Abdias também relembra, nessa mesma entrevista, um de seus primeiros contatos com o racismo na juventude e como superou o acontecido. O ativista foi preso na Penitenciária do Carandiru, em São Paulo, e expulso do Exército brasileiro por reagir ao preconceito sofrido por ele. Porém, o fato não foi motivo para parar seu trabalho, muito pelo contrário. Foi na prisão que ele pôde criar sua primeira peça teatral e, após sair, contribuiu para uma cultura brasileira inclusiva, criando o Teatro Experimental do Negro (TEN), no Rio de Janeiro.

“Antes do TEN, os negros não pisavam no teatro Municipal a não ser para fazer faxina! Lá, resgatávamos, no Brasil, os valores da cultura negro africana, degradados e negados pela violência da cultura branco europeia, valorizando o negro através da educação, cultura e arte”, contou..

À Revista Acervo, Abdias lembrava que durante sua gestão como deputado federal, em 1983, foi o único deputado assumidamente negro no Congresso Nacional. Dedicou seu mandato à defesa dos direitos humanos e civis da população negra, o que muitas vezes gerou indignação e tentativas de silenciá-lo na Câmara Federal.
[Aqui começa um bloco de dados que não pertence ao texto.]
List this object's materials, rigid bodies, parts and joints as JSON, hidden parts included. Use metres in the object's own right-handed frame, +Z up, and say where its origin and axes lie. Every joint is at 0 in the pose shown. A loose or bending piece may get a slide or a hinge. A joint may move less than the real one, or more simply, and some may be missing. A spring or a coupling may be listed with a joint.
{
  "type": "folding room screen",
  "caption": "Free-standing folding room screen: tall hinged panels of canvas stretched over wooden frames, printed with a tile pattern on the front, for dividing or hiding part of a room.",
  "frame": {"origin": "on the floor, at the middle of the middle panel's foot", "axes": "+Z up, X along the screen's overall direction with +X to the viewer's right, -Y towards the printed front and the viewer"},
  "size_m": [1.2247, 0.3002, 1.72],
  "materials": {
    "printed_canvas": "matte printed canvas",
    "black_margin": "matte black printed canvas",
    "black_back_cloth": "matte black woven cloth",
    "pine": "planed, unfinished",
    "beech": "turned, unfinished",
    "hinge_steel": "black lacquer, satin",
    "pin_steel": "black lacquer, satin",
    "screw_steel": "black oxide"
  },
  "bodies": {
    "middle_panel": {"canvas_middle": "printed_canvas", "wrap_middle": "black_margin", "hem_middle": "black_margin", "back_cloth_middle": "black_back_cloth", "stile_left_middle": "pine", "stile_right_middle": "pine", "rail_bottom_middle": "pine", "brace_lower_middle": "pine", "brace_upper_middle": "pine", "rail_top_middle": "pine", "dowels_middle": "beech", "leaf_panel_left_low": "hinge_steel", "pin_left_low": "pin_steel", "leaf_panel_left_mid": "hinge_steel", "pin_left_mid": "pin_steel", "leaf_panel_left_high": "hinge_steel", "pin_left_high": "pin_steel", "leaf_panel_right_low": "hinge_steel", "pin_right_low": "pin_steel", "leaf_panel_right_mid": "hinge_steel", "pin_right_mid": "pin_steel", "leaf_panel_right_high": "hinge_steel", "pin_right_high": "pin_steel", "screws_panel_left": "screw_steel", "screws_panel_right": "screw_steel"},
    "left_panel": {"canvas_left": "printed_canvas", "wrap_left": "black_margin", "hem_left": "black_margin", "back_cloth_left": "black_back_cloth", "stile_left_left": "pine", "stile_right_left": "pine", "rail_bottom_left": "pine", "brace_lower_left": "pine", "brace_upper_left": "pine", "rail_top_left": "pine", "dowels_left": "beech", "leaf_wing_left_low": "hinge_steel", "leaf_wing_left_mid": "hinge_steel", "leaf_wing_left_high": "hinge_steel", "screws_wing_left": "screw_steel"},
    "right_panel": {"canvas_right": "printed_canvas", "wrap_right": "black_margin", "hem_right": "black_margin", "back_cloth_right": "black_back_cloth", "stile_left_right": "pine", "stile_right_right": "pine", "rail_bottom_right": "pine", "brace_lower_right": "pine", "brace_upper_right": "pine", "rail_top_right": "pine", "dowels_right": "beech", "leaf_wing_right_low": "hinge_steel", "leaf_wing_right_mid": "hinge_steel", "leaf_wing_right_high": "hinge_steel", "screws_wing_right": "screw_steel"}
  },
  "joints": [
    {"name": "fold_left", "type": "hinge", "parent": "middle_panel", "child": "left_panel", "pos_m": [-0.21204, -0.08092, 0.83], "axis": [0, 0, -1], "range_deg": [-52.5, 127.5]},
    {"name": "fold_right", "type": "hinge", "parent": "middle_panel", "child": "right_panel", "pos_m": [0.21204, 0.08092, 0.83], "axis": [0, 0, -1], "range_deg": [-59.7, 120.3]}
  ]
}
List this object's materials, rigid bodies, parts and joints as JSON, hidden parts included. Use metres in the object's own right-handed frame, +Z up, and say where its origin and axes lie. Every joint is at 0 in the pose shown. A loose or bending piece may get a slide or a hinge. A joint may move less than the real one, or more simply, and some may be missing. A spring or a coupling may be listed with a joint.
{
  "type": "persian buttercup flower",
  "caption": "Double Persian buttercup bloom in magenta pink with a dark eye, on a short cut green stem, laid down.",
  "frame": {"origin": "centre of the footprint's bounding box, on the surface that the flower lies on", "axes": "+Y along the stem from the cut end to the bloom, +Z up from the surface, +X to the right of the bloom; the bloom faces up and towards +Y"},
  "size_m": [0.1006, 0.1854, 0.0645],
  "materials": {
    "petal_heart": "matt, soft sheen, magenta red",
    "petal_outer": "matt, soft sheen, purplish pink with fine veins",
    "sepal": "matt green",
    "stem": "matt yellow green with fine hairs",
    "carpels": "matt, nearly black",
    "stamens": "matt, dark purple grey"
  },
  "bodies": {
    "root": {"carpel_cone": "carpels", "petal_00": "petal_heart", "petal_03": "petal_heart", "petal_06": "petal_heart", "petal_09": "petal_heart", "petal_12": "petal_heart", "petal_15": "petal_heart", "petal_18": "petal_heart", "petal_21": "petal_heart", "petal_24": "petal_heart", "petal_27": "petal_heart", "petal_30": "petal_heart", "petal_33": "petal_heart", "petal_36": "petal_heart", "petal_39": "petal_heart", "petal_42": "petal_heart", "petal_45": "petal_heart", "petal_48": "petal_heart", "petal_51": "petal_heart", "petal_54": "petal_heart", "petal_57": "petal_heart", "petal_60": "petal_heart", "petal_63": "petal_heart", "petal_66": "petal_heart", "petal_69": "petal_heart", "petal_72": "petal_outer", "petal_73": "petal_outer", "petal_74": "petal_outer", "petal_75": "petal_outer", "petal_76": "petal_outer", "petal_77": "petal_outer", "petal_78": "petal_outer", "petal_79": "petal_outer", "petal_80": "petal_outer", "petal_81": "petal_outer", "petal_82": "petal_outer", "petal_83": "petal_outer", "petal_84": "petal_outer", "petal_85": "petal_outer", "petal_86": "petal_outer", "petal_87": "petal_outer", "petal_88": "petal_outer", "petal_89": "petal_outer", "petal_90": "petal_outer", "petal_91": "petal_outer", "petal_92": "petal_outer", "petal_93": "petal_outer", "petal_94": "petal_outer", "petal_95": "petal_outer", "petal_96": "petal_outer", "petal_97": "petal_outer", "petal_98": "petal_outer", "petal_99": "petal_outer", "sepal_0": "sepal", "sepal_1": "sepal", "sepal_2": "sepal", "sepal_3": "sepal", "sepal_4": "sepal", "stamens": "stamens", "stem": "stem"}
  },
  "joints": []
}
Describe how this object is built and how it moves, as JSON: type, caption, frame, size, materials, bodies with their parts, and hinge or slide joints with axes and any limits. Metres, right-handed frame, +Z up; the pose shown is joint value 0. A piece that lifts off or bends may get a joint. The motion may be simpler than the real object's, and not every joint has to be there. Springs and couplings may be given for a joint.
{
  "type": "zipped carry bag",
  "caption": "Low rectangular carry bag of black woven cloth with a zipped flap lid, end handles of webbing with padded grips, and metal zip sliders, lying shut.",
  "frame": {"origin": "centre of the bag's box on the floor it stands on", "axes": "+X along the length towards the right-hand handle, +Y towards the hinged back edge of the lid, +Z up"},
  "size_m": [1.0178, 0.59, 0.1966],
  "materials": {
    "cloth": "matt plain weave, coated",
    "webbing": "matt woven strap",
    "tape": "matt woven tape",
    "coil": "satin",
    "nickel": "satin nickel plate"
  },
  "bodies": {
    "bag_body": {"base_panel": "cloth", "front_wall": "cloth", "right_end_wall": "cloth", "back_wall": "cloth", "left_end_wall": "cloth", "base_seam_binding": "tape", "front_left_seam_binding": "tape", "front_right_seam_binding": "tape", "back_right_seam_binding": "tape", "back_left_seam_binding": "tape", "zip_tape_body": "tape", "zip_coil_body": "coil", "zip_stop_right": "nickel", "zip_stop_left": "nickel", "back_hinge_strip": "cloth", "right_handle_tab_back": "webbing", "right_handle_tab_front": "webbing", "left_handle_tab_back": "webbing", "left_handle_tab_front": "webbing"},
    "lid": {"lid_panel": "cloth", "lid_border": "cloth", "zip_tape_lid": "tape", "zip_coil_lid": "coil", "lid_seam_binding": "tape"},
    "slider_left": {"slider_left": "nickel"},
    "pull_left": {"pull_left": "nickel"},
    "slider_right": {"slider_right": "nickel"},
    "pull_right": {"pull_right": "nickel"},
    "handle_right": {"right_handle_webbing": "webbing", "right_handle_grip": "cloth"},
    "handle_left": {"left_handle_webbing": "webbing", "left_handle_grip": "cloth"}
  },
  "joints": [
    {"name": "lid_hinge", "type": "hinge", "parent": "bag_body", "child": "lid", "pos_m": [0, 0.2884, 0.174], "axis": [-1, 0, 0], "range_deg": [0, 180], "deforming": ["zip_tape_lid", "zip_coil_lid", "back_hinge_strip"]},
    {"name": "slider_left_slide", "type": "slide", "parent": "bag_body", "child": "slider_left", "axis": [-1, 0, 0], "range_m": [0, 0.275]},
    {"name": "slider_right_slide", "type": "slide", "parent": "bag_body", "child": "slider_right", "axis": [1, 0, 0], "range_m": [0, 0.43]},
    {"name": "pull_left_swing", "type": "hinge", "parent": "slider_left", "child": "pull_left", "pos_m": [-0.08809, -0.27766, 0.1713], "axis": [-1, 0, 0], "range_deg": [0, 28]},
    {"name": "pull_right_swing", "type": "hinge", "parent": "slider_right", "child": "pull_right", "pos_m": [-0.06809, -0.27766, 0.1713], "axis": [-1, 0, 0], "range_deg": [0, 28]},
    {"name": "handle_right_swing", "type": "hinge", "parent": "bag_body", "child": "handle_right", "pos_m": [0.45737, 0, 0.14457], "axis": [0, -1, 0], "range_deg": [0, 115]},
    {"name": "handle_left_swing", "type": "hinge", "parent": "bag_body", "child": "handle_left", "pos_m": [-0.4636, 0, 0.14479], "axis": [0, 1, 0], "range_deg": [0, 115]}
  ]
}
"Quando cheguei à Câmara como deputado pelo PDT, não me deixaram falar. Queriam me cortar e achavam que eu falava mentiras absurdas. A sociedade tem mudado à medida que avançamos. É verdade que é gradual, mas é um processo irreversível", disse Abdias. 

Ao encerrar a entrevista, Abdias deixou uma mensagem para a população brasileira, reafirmando a importância e a necessidade de ouvir as questões raciais no país. "A população negra deste país está desperta, alerta e continuará sua luta. Este é um processo irreversível! Espero que o Brasil tenha o bom senso de ouvir seus gritos em vez de ignorá-los. No futuro eles deverão assumir a liderança do país. É só uma questão de tempo e de melhoria das instituições democráticas”, finalizou.